Planning STEM learning that incorporates science, engineering, and math while developing or using technology doesn't exclude learning about art or topics in social studies, and social-emotional and reading skills. Also, a label doesn’t make a lesson a “STEM” lesson, it’s what the children do and learn that makes it STEM.

Elementary educators may have to dedicate time to focus on a single area of learning and may not be permitted to teach math concepts during a science lesson. Early childhood educators in preschools may have fewer restrictions on how the day is divided into learning units focused on one area of learning. My hope is that at all levels children will be able to develop their literacy skills, etc, in service to developing understandings about the world and beyond (including understanding people, nature, human-manufactured materials, objects in space…).

Using art materials and methods to document scientific observations is one way to include art in a STEAM lesson. But this should not replace  a time for Art lessons because Art is more than a tool for documenting observations. I like children to draw the details of their observations of a worm AND in other work express how they feel about the worm, or what it might feel like to be a worm!


As Pam notes, bundling areas of learning together into one unit of time may happen as a cost saving measure but then it diminishes all the bundled areas of learning.

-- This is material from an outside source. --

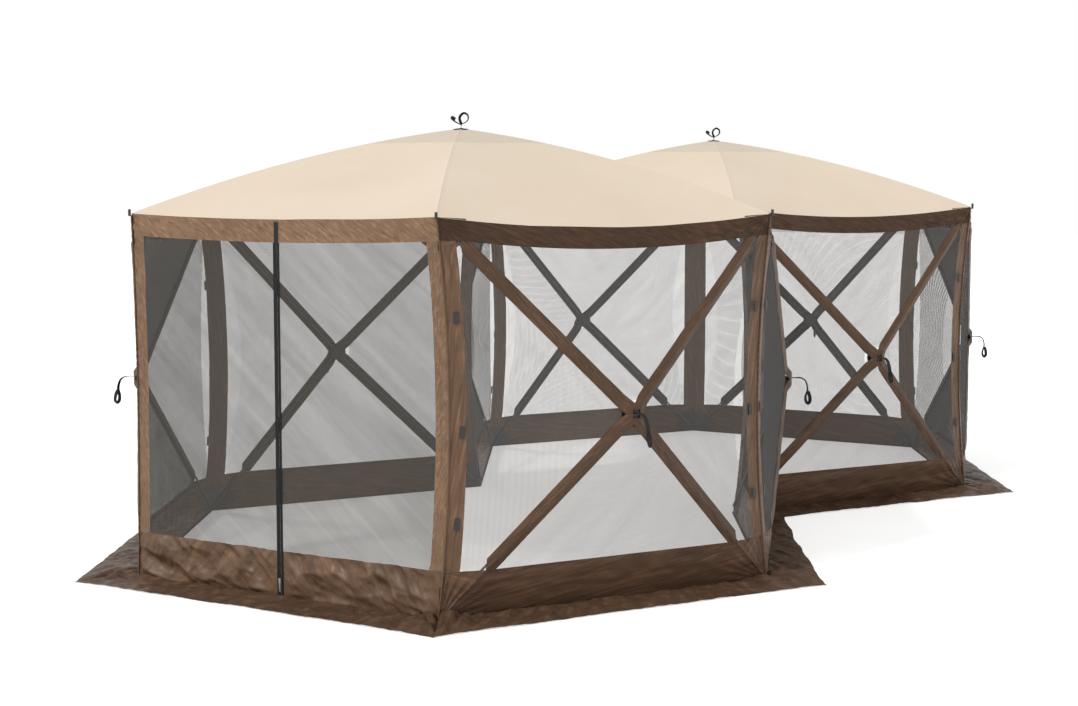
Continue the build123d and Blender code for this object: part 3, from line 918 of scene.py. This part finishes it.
for n in range(10):
    grid = [[flap_point(n, v, w) for v in spread(0, 1, 161)] for w in spread(0, 1, 24)]
    piece = patches(f"flap_{n}", [grid], FLAP_BROWN)
    if n == 0:
        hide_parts("ground_flaps")
    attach(piece, "shell")


# -------------------- hubs, straps and trim


def lathe(profile, place, axis, steps=64):
    """Points and faces of a turned shape: (radius, height) points round an axis."""
    side = axis.orthogonal().normalized()
    front = axis.cross(side)
    points = []
    for radius, height in profile:
        for k in range(steps):
            angle = 2 * pi * k / steps
            points.append(place + axis * height + (side * cos(angle) + front * sin(angle)) * radius)
    return points, grid_faces(len(profile), steps, around=True)


def ring_shape(radius, tube, place, axis):
    """Points and faces of a small ring."""
    profile = [(radius + tube * cos(2 * pi * k / 10), tube * sin(2 * pi * k / 10))
               for k in range(11)]
    return lathe(profile, place, axis, steps=48)


def join_shapes(name, shapes, look):
    points, faces = [], []
    for new_points, new_faces in shapes:
        faces += [tuple(len(points) + k for k in face) for face in new_faces]
        points += new_points
    return mesh_object(name, points, faces, look)


def curve_through(knots, steps=7):
    """A smooth line through some points."""
    ends = [knots[0] * 2 - knots[1]] + knots + [knots[-1] * 2 - knots[-2]]
    line = []
    for a, b, c, d in zip(ends, ends[1:], ends[2:], ends[3:]):
        for k in range(steps):
            t = k / steps
            line.append(0.5 * (2 * b + (c - a) * t + (2 * a - 5 * b + 4 * c - d) * t * t
                               + (3 * b - a - 3 * c + d) * t ** 3))
    return line + [knots[-1]]


# Webbing's section with its worn edges, in half widths and half thicknesses
RIBBON_OUTLINE = ((-1, -0.6), (-0.9, -1), (0.9, -1), (1, -0.6), (1, 0.6), (0.9, 1), (-0.9, 1),
                  (-1, 0.6))


def ribbon(knots, across, wide, thick, twist):
    """Webbing along a line: points and faces, with its width across and turned by twist."""
    line = curve_through(knots)
    points = []
    for k, point in enumerate(line):
        ahead = line[min(k + 1, len(line) - 1)] - line[max(k - 1, 0)]
        ahead.normalize()
        turn = twist * k / len(line)
        side = (across - ahead * across.dot(ahead)).normalized()
        lift = ahead.cross(side)
        side, lift = side * cos(turn) + lift * sin(turn), lift * cos(turn) - side * sin(turn)
        for s, t in RIBBON_OUTLINE:
            points.append(point + side * (s * wide / 2) + lift * (t * thick / 2))
    sides = len(RIBBON_OUTLINE)
    faces = grid_faces(len(line), sides, around=True)
    last = (len(line) - 1) * sides
    faces += [tuple(range(sides))[::-1], tuple(last + k for k in range(sides))]
    return points, faces


# A wall hub's turned half, as (radius, height) from its middle, and its webbing pull, as
# (out, up) from the wall's tip
SPOOL = [(0.0, -0.0285), (0.018, -0.0282), (0.035, -0.0264), (0.047, -0.0240), (0.0495, -0.0225),
         (HUB_R, -0.0205), (HUB_R, -0.0178), (0.049, -0.0165), (0.030, -0.0130), (0.012, -0.010)]
PULL = [(0.014, 0.000), (0.045, 0.003), (0.078, 0.001), (0.101, -0.014), (0.112, -0.042),
        (0.114, -0.070), (0.106, -0.100), (0.107, -0.128), (0.118, -0.142), (0.130, -0.130),
        (0.128, -0.102), (0.118, -0.074)]


def wall_hub(n):
    front = outward(n)
    place = apex(n) - front * HUB_IN
    profile = SPOOL + [(r, -h) for r, h in reversed(SPOOL)]
    spool = lathe(profile, place, front)
    collar = ring_shape(0.019, 0.0030, place + front * 0.0285, front)
    body = join_shapes(f"hub_{n}_spool", [spool, collar], BLACK)
    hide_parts(f"hub_{n}")
    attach(body, f"hub_{n}")
    knots = [apex(n) + front * x + UP * y + along(n) * (0.018 * smooth(-y / 0.14))
             for x, y in PULL]
    webbing_loop = ribbon(knots, along(n), 0.019, 0.0022, twist=1.5)
    pull = join_shapes(f"hub_{n}_pull", [webbing_loop], STRAP_BLACK)
    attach(pull, f"hub_{n}")


# A roof hub's turned body, as (radius, height), and the loop and loose end of its webbing, as
# (across, up) from the peak
ROOF_SPOOL = [(0.0, -0.0305), (0.081, -0.0305), (0.085, -0.0285), (0.085, -0.0262),
              (0.083, -0.0245), (0.050, -0.0215), (0.012, -0.0170), (0.012, 0.0315),
              (0.043, 0.0315), (0.045, 0.0332), (0.045, 0.0358), (0.043, 0.0375), (0.0, 0.0390)]
ROOF_DROP = 0.052  # from the peak down to the hub's middle
RING_KNOTS = [(0.000, -0.012), (0.001, 0.012), (0.006, 0.026), (0.026, 0.036), (0.040, 0.052),
              (0.038, 0.074), (0.020, 0.086), (0.003, 0.078), (-0.007, 0.060), (-0.003, 0.040),
              (0.004, 0.024)]
STUB_KNOTS = [(0.004, 0.020), (-0.012, 0.028), (-0.032, 0.040), (-0.050, 0.056),
              (-0.046, 0.064), (-0.030, 0.052)]
LOOP_ACROSS = Vector((0.515, -0.857, 0))  # the way the roof's webbing loops spread


def roof_hub(shelter):
    top = CENTRES[shelter] + UP * PEAK
    place = top - UP * ROOF_DROP
    patch = [(0.008, 0.0020), (0.030, 0.0016), (0.044, -0.0018), (0.046, -0.0035)]
    shapes = [lathe(ROOF_SPOOL, place, UP), lathe(patch, top, UP),
              ring_shape(0.010, 0.0030, top + UP * 0.002, UP)]
    body = join_shapes(f"roof_hub_{shelter}_spool", shapes, BLACK)
    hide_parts(f"roof_hub_{shelter}")
    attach(body, f"roof_hub_{shelter}")
    deep = LOOP_ACROSS.cross(UP)
    loops = []
    for knots, lean in ((RING_KNOTS, 0.12), (STUB_KNOTS, -0.2)):
        line = [top + LOOP_ACROSS * x + UP * y + deep * (lean * x) for x, y in knots]
        loops.append(ribbon(line, deep, 0.020, 0.0020, twist=0.9))
    pull = join_shapes(f"roof_hub_{shelter}_pull", loops, STRAP_BLACK)
    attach(pull, f"roof_hub_{shelter}")


PIPING_ROWS = 160
PIPING_SIDES = 8


def corner_piping():
    """The ruched seam along each corner's upright edge."""
    shapes = []
    for n in range(10):
        edge = "left" if n in HUB_WALLS else "right"
        wall = n if n in HUB_WALLS else 9
        out = (outward(n) + outward((n - 1) % 10)).normalized()
        points = []
        for k, v in enumerate(spread(0.004, 0.996, PIPING_ROWS)):
            base = outline(wall, edge, v if edge == "left" else 1 - v) + out * 0.003
            radius = 0.0042 + 0.0011 * sin(k * 1.9) + 0.0008 * noise.noise(base * 40)
            side = out.cross(UP)
            for j in range(PIPING_SIDES):
                angle = 2 * pi * j / PIPING_SIDES
                points.append(base + (out * cos(angle) + side * sin(angle)) * radius)
        shapes.append((points, grid_faces(PIPING_ROWS, PIPING_SIDES, around=True)))
    piece = join_shapes("corner_piping", shapes, BROWN)
    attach(piece, "shell")


PATCH_R = 0.150
PATCH_DEPTH = 0.0045  # behind the cloth
PATCH_START = 0.012  # from the corner
PATCH_TURNS = spread(0.06, pi / 2 - 0.06, 17)  # angles from along the foot or eave


def corner_patches(n):
    """Dark rounded reinforcement behind the netting in a hub wall's corners."""
    depth, grids = depth_of(n), []
    spots = ((0, 0, 1, 1), (SIDE, 0, -1, 1), (0, EAVE, 1, -1), (SIDE, EAVE, -1, -1))
    for foot_x, foot_z, way_x, way_z in spots:
        grid = []
        for far in spread(PATCH_START, PATCH_R, 8):
            row = []
            for turn in PATCH_TURNS:
                bent = far * (1 + 0.12 * sin(2 * turn))
                x = foot_x + way_x * bent * cos(turn)
                z = foot_z + way_z * bent * sin(turn)
                out, _ = depth(x, z)
                flat = corner(n) + along(n) * x + UP * z + outward(n) * float(out)
                row.append(flat + outward(n) * (pleats(n, flat) - PATCH_DEPTH))
            grid.append(row)
        grids.append(grid)
    piece = patches(f"corner_patches_{n}", grids, PATCH)
    follow(piece, n, 0, -PATCH_DEPTH)


def door_patches():
    """The same reinforcement behind the door wall's upper corners."""
    grids = []
    for way in (-1, 1):
        grid = []
        for far in spread(PATCH_START, PATCH_R, 8):
            spots = [(way * (HALF - far * cos(turn)), EAVE - far * sin(turn))
                     for turn in PATCH_TURNS]
            grid.append([door_point(x, z, door_wrinkle(x, z) - PATCH_DEPTH) for x, z in spots])
        grids.append(grid)
    piece = patches("door_patches", grids, PATCH)
    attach(piece, "shell")


def zip_top():
    """The zipper's tape goes on over the band, up to the eave."""
    grid = [[door_point(x, z, door_wrinkle(x, z) + 0.003) for x in spread(-0.012, 0.012, 7)]
            for z in spread(band_foot(0) - 0.006, EAVE - DOOR_SAG - 0.012, 21)]
    piece = patches("zip_top", [grid], TAPE)
    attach(piece, "shell")


for n in HUB_WALLS:
    wall_hub(n)
    corner_patches(n)
for shelter in CENTRES:
    roof_hub(shelter)
corner_piping()
door_patches()
zip_top()


# -------------------- carried-over CAD nodes


def dress(name, look):
    """Give a CAD node's object this material in all its slots."""
    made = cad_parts[name]
    if not made.material_slots:
        made.data.materials.append(look)
    for place in made.material_slots:
        place.material = look


for n in HUB_WALLS:
    dress(f"upper_poles_{n}", POLE_GREY)
    dress(f"lower_poles_{n}", POLE_GREY)
for shelter in CENTRES:
    for pair in (1, 2, 3):
        dress(f"roof_poles_{shelter}_{pair}", POLE_GREY)
dress("door_zipper", TAPE)
dress("zipper_slider", STEEL)
dress("black_fittings", BLACK)


# -------------------- stage, light and camera


FLOOR_REACH = 60.0
FLOOR_DROP = 0.001  # below the ground flaps


def stage():
    """A pale floor that glows a little, and an even studio that is plain white where seen."""
    made, _, shader = material("floor_white", 0.9)
    shader.inputs["Base Color"].default_value = (0.55, 0.55, 0.55, 1)
    shader.inputs["Emission Color"].default_value = (1, 1, 1, 1)
    shader.inputs["Emission Strength"].default_value = 0.60
    ends = ((-1, -1), (1, -1), (1, 1), (-1, 1))
    spots = [(x * FLOOR_REACH, y * FLOOR_REACH, -FLOOR_DROP) for x, y in ends]
    floor = mesh_object("floor", spots, [(0, 1, 2, 3)], made)
    world = bpy.data.worlds.new("studio")
    bpy.context.scene.world = world
    world.use_nodes = True
    tree = world.node_tree
    lit = tree.nodes["Background"]
    lit.inputs["Color"].default_value = (1, 1, 1, 1)
    lit.inputs["Strength"].default_value = 0.85
    seen = node(tree, "ShaderNodeBackground", Color=(1, 1, 1, 1))
    path = node(tree, "ShaderNodeLightPath")
    choice = node(tree, "ShaderNodeMixShader")
    tree.links.new(path.outputs["Is Camera Ray"], choice.inputs[0])
    tree.links.new(lit.outputs[0], choice.inputs[1])
    tree.links.new(seen.outputs[0], choice.inputs[2])
    tree.links.new(choice.outputs[0], tree.nodes["World Output"].inputs["Surface"])
    bpy.context.scene.view_settings.view_transform = "Standard"


def put(data, place, aim):
    """An object for a light or a camera, at a place and looking along aim."""
    made = bpy.data.objects.new(data.name, data)
    bpy.context.collection.objects.link(made)
    made.location = place
    made.rotation_euler = aim.to_track_quat("-Z", "Y").to_euler()
    return made


SUN_PLACE = Vector((-9, 2.5, 11))
SUN_AIM = Vector((0, 0, 1))


def sun():
    """A large soft sun, a little warm."""
    data = bpy.data.lights.new("sun", "SUN")
    data.energy = 2.3
    data.color = (1.0, 0.97, 0.93)
    data.angle = radians(6)
    put(data, SUN_PLACE, SUN_AIM - SUN_PLACE)


CAMERA_PLACE = (-9.987, -5.547, 1.999)
CAMERA_LENS = 60.57  # in mm, over a 36 mm sensor
CAMERA_WAY = (0.8568, 0.5156)  # level direction that the camera faces
CAMERA_TILT = 0.093  # downward, in radians


def camera():
    data = bpy.data.cameras.new("camera")
    data.lens = CAMERA_LENS
    data.sensor_width = 36.0
    data.clip_end = 300
    x, y = CAMERA_WAY
    aim = Vector((x * cos(CAMERA_TILT), y * cos(CAMERA_TILT), -sin(CAMERA_TILT)))
    bpy.context.scene.camera = put(data, CAMERA_PLACE, aim)


stage()
sun()
camera()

Andrea Perez Andrea Perez 295 Points

I'm also a pre-service teacher and I wonder how practical it is in a real life classroom. Although I personally love art, I feel like integrating every branch of STEAM into every single lesson is too tedious for the average overworked teacher. For those who are already teaching, is this true? It seems like so much to do for one short lesson that you don't even have much time for because of intensive testing.

Rebecca Leahy Rebecca Leahy 2065 Points

Hello there! I am also a pre-service teacher so I'm more so talking from a personal point of view. I've noticed that integrating art not only expands a students way of thinking but it can also make an activity more fun as well. Some students may not respond as well because they might not think they're good at art but you have to stress that it's not about having talent and that it's just about exploring the topic in a different way. When teaching STEM subjects you can use art for explanations, examples and especially for projects!